Exercise prompt: Your task is to print the material below exactly as presented.
━━━━━━━━━━━━━━━━
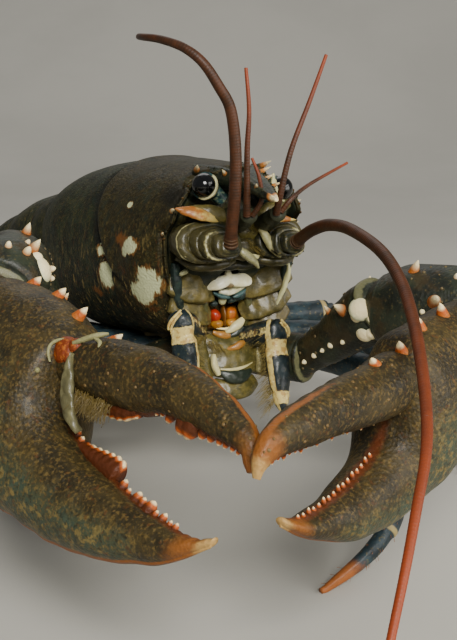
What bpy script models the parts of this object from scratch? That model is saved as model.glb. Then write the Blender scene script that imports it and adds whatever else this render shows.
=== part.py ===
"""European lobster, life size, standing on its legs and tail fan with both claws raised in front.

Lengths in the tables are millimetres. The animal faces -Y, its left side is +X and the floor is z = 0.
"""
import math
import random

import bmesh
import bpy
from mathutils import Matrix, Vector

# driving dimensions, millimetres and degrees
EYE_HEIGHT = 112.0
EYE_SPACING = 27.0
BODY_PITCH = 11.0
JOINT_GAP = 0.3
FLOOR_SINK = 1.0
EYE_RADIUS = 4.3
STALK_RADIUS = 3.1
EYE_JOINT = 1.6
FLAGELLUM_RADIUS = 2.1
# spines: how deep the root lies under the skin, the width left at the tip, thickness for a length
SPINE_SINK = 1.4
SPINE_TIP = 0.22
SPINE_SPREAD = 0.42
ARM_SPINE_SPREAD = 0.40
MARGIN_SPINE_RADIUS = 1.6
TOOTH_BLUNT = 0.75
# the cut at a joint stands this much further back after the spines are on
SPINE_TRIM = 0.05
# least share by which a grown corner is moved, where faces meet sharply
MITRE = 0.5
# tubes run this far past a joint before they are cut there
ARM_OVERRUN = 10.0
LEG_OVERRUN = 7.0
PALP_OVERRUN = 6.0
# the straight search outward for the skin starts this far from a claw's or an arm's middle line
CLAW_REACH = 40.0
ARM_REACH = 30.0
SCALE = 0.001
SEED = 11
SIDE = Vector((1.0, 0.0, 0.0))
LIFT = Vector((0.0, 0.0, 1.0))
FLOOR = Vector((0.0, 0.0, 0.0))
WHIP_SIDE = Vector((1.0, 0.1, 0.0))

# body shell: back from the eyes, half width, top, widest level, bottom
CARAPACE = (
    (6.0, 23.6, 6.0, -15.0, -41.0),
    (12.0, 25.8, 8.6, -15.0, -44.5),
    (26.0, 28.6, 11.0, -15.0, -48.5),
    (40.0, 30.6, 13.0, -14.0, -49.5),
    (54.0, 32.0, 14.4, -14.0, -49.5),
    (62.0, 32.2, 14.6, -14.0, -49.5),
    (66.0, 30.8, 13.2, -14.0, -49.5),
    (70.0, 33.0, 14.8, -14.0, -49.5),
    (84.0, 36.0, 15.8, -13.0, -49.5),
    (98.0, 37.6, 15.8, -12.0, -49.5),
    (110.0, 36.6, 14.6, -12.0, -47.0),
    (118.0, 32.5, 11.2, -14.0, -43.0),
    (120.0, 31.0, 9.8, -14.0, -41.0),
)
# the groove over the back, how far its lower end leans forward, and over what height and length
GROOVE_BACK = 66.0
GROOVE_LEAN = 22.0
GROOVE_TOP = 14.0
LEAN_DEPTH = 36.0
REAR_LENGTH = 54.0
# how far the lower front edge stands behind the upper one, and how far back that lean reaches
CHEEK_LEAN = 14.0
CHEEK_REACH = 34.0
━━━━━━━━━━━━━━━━
Result of the exercise:
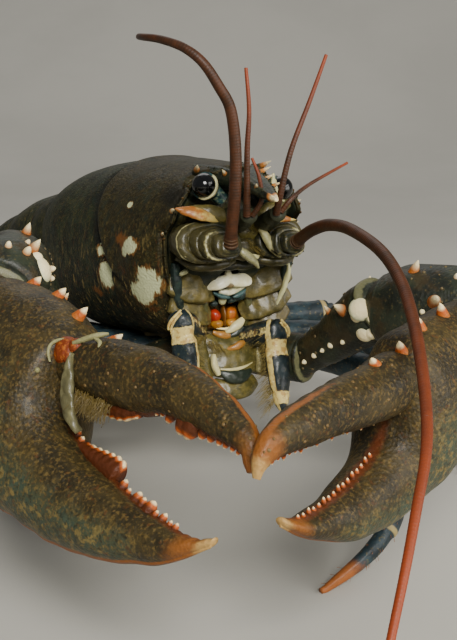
What bpy script models the parts of this object from scratch? That model is saved as model.glb. Then write the Blender scene script that imports it and adds whatever else this render shows.
=== part.py ===
"""European lobster, life size, standing on its legs and tail fan with both claws raised in front.

Lengths in the tables are millimetres. The animal faces -Y, its left side is +X and the floor is z = 0.
"""
import math
import random

import bmesh
import bpy
from mathutils import Matrix, Vector

# driving dimensions, millimetres and degrees
EYE_HEIGHT = 112.0
EYE_SPACING = 27.0
BODY_PITCH = 11.0
JOINT_GAP = 0.3
FLOOR_SINK = 1.0
EYE_RADIUS = 4.3
STALK_RADIUS = 3.1
EYE_JOINT = 1.6
FLAGELLUM_RADIUS = 2.1
# spines: how deep the root lies under the skin, the width left at the tip, thickness for a length
SPINE_SINK = 1.4
SPINE_TIP = 0.22
SPINE_SPREAD = 0.42
ARM_SPINE_SPREAD = 0.40
MARGIN_SPINE_RADIUS = 1.6
TOOTH_BLUNT = 0.75
# the cut at a joint stands this much further back after the spines are on
SPINE_TRIM = 0.05
# least share by which a grown corner is moved, where faces meet sharply
MITRE = 0.5
# tubes run this far past a joint before they are cut there
ARM_OVERRUN = 10.0
LEG_OVERRUN = 7.0
PALP_OVERRUN = 6.0
# the straight search outward for the skin starts this far from a claw's or an arm's middle line
CLAW_REACH = 40.0
ARM_REACH = 30.0
SCALE = 0.001
SEED = 11
SIDE = Vector((1.0, 0.0, 0.0))
LIFT = Vector((0.0, 0.0, 1.0))
FLOOR = Vector((0.0, 0.0, 0.0))
WHIP_SIDE = Vector((1.0, 0.1, 0.0))

# body shell: back from the eyes, half width, top, widest level, bottom
CARAPACE = (
    (6.0, 23.6, 6.0, -15.0, -41.0),
    (12.0, 25.8, 8.6, -15.0, -44.5),
    (26.0, 28.6, 11.0, -15.0, -48.5),
    (40.0, 30.6, 13.0, -14.0, -49.5),
    (54.0, 32.0, 14.4, -14.0, -49.5),
    (62.0, 32.2, 14.6, -14.0, -49.5),
    (66.0, 30.8, 13.2, -14.0, -49.5),
    (70.0, 33.0, 14.8, -14.0, -49.5),
    (84.0, 36.0, 15.8, -13.0, -49.5),
    (98.0, 37.6, 15.8, -12.0, -49.5),
    (110.0, 36.6, 14.6, -12.0, -47.0),
    (118.0, 32.5, 11.2, -14.0, -43.0),
    (120.0, 31.0, 9.8, -14.0, -41.0),
)
# the groove over the back, how far its lower end leans forward, and over what height and length
GROOVE_BACK = 66.0
GROOVE_LEAN = 22.0
GROOVE_TOP = 14.0
LEAN_DEPTH = 36.0
REAR_LENGTH = 54.0
# how far the lower front edge stands behind the upper one, and how far back that lean reaches
CHEEK_LEAN = 14.0
CHEEK_REACH = 34.0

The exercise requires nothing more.